On Friday 25 September 2009, the Australian Industrial Relations Commission (the Commission) released a statement regarding the final group of awards to be produced during the award modernisation process - stage 4 modern awards.
Along with the statement, the Commission published 29 draft awards, including the much awaited exposure draft of the Miscellaneous Award 2010 (Miscellaneous Award).
The Commission's release of their statement and the stage 4 draft modern awards is another significant step in the award modernisation process which is now entering its final months.
Employers have been awaiting the draft Miscellaneous Award for some time.
As we stated in our last update, the scope of the Miscellaneous Award has been uncertain and there was concern that it would be a 'catch all' award covering all employees that were not captured by another modern award.
Our review of the draft Miscellaneous Award indicates that it will not be as far reaching as originally anticipated, however there will be circumstances where it covers employees who are currently award free.
We still do not have absolute clarity over the application of the Miscellaneous Award. The Commission itself has said that the Miscellaneous Award will "have application in some areas of the workforce which have not been covered by awards before" and that it "is unclear which employees will be covered by this award."
Although the coverage clause of the Miscellaneous Award has been drafted to cover employees not covered by any another modern award, this potentially broad coverage is qualified by a number of exemptions. The Miscellaneous Award will not cover employees who are:
- in an industry covered by a modern award who are not within a classification in that modern award;
- in a class exempted from the operation of a modern award;
- excluded from award coverage by the Fair Work Act 2009 (Cth), such as employees have a guarantee of annual earnings (employees who earn over the $108,300 income cap); or
- covered by modern enterprise awards, enterprise instruments, State reference public sector modern awards, or State reference public sector transitional awards
The Miscellaneous Award will apply to employees in the classifications set out within the modern award. The classification structure is broad consisting of four levels.
- The first level applies to employees with less than three months' service, who are not carrying out the duties of a level 3 or 4 employee.
- The second level applies to employees with more than three months' service who are not carrying out the duties of a level 3 or 4 employee.
- The third level applies to employees with trade or trade equivalent qualifications who are carrying out duties requiring such qualifications.
- The fourth level applies to graduate employees who are carrying out duties requiring such qualifications
The Miscellaneous Award also provides for allowances, overtime and penalty rates to be paid to employees covered by the modern award.

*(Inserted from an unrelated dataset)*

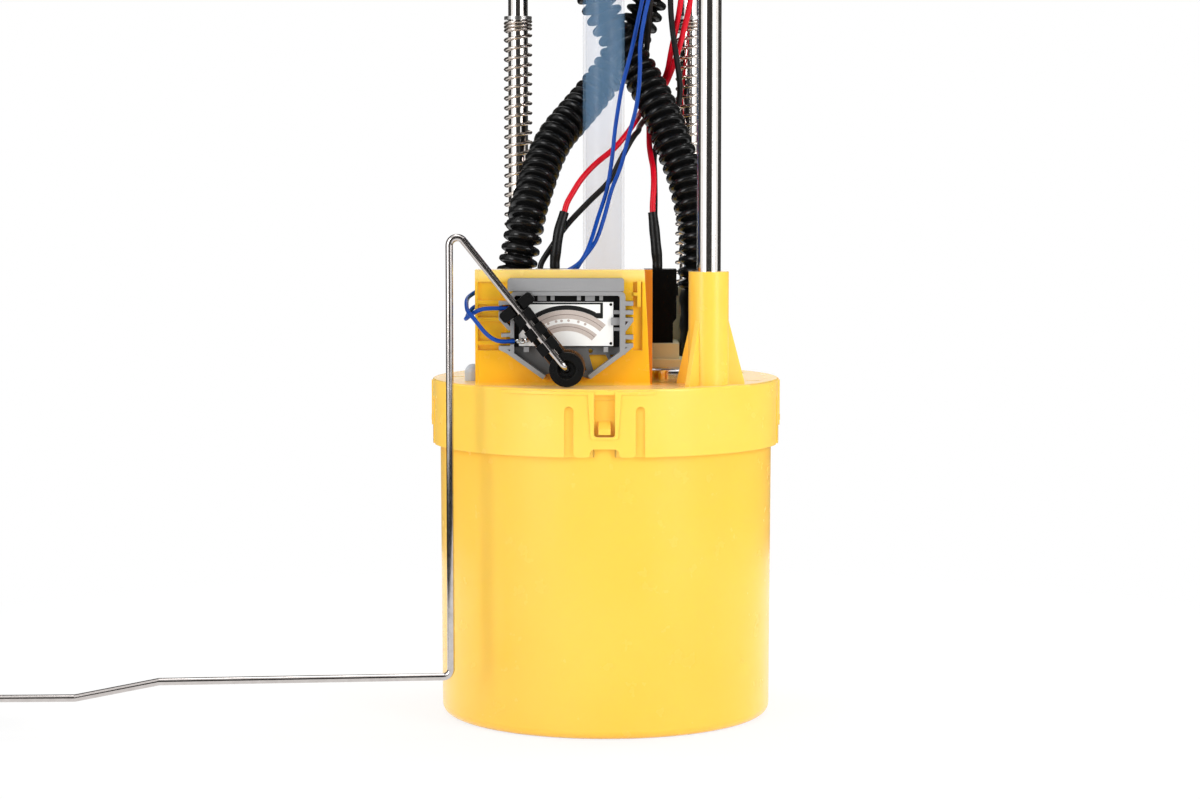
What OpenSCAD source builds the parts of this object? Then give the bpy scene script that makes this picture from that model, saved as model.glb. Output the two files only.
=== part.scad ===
// In-tank fuel pump module: a reservoir bucket with two electric pumps, a level sender with a
// float arm, and a tank flange that slides on spring-loaded guide rods. Millimetres, +Z up,
// -Y is the side with the level sender, origin at the centre of the bucket's base.

/* [Reservoir] */
// Outer radius of the bucket at its rim
bucket_r = 57.5; // [57:0.5:60]
// How much the bucket narrows in radius down to its base
bucket_draft = 0.5; // [0.2:0.1:1]
// Wall of the bucket
bucket_wall = 1.6; // [1.2:0.1:1.8]
// Floor of the bucket
bucket_floor = 2.5; // [2:0.1:4]
// Radius of the bucket's rounded base edge
base_round = 3; // [1.5:0.5:5]
// Height of the lid's top face above the base
lid_top = 116.5; // [112:0.5:122]
// Plate of the lid
lid_plate = 2.2; // [1.8:0.1:3]
// Skirt wall of the lid
lid_wall = 2.3; // [1.8:0.1:3]
// Height of the lid's skirt, from the top face down
lid_skirt = 22.4; // [20:0.2:28]
// How far the bucket's rim stands below the lid's top face
rim_drop = 3.6; // [3.2:0.1:6]
// Width of the tongue of each lid latch, between its two slots
latch_w = 20.4; // [16:0.2:26]

/* [Pumps] */
// Radius of the pump cans
pump_r = 18.5; // [17.5:0.1:18.8]
// Distance of each pump's axis from the middle of the bucket
pump_x = 25; // [24:0.5:26]
// Place of the pump axes from back to front, negative towards the sender
pump_y = -9; // [-10:0.5:-7]
// Steel of the pump cans
can_wall = 1; // [0.8:0.1:1.4]
// Height of the can's lower end above the base
pump_base = 18; // [16:0.5:22]
// How far the cans stand above the lid
pump_stand = 4.9; // [3.5:0.1:8]
// Radius of the motor shafts
shaft_r = 2; // [1.5:0.1:2.5]
// Radius of the hose barbs
barb_r = 4; // [3.6:0.1:4.4]
// Lift of the check valves
valve_lift = 1.5; // [1:0.1:2.5]

/* [Guide rods and springs] */
// Diameter of the two guide rods at the back
rod_d = 7; // [6:0.1:7.4]
// Diameter of the bare rod at the front
front_rod_d = 8; // [7:0.1:8.2]
// Place of the back rods, behind the middle
rod_y = 30; // [29:0.5:31]
// Travel of the flange towards the reservoir
travel = 40; // [20:1:45]
// Wire of the springs
spring_wire = 1; // [0.8:0.1:1.2]
// Outer diameter of the springs
spring_d = 10.2; // [9.8:0.1:11]
// Number of active turns in each spring
spring_turns = 33; // [20:1:36]

/* [Tank flange] */
// Height of the flange's underside above the base
flange_z = 300; // [299:0.5:306]
// Radius of the flange
flange_r = 70; // [70:1:76]
// Thickness of the flange
flange_t = 4; // [3:0.5:6]
// Radius of the flange's collar, which drops into the tank opening
collar_r = 63; // [60:0.5:64]
// Outer diameter of the clear return tube
tube_d = 14.5; // [13:0.1:15]
// Wall of the clear return tube
tube_wall = 1; // [0.8:0.1:1.5]
// Outer radius of the quick-connect nipples on top
nipple_r = 4.75; // [4:0.05:5]

/* [Level sender] */
// Height of the sender tower above the lid
tower_h = 38.4; // [38:0.1:42]
// Diameter of the float arm's wire
arm_d = 2.5; // [2:0.1:2.6]
// Radius of the arm holder's hub
hub_r = 5.7; // [5.2:0.1:5.8]
// Radius of the float
float_r = 11; // [8:0.5:12]
// Length of the float
float_w = 36; // [26:1:37]

/* [Hidden] */
$fn = 64;
over = 1;
// Clearances: a shaft that turns or slides, a piece set in another, and parts that pass free
run_gap = 0.05;
seat_gap = 0.1;
free_gap = 0.35;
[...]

Employers have already expressed concern over the application of these provisions, particularly to professional employees, such as accountants.
The Commission has determined that there will not be a modern award for accountancy practices, rather it indicated that these practices could be covered by the Miscellaneous Award.
While the Miscellaneous Award is unlikely to increase the basic wage costs of professional staff (the minimum wage is currently set at $733.30 per week), the potential impact of other aspects of the modern award such as overtime and penalty rates will be of some concern.
Many professional employees currently work well over the standard 38 hour week and often work after 7pm. Employers who find themselves covered by the Miscellaneous Award may be forced to pay considerably increased rates for such work.
The only ways for employers to lawfully avoid these modern award obligations will be to make individual flexibility arrangements with employees covered by modern awards, enter into high income guarantees with relevant employees, or introduce an enterprise agreement which will apply to the exclusion of the modern award.
Other industries will be affected by the Commission's stage four draft modern awards. The restaurant industry has been given its own modern award after a variation request from the Minister for Employment and Workplace Relations, Julia Gillard, separating the restaurant industry from the broad Hospitality Industry (General) Award 2010.
The real estate industry will have its own modern award, with special provisions for non-commission employees and commission-only employees.
There are also modern awards for the funeral directing industry, correctional and detention facilities (due to increasing privatisation of prisons) and fire fighting services.
Pre-school teachers will also be covered by the occupational award covering all teachers (the Educational Services (Teachers) Award 2010) rather than the award for the children's services and early childhood industry.
The labour-hire industry will not have its own specific modern award. Some employees employed by labour-hire firms will be covered by the modern awards in the industries in which they work, however most modern awards do not cover employees of labour hire firms. Modern awards can be varied to extend coverage to labour-hire employees, but if this is not done in a particular industry, labour-hire employees will most likely fall within the coverage of the Miscellaneous Award.
The next steps
The Commission's next steps will be to consider submissions from interested parties in relation to the stage 4 draft modern awards as well as submissions as to the content of transitional provisions for the third and fourth stage modern awards.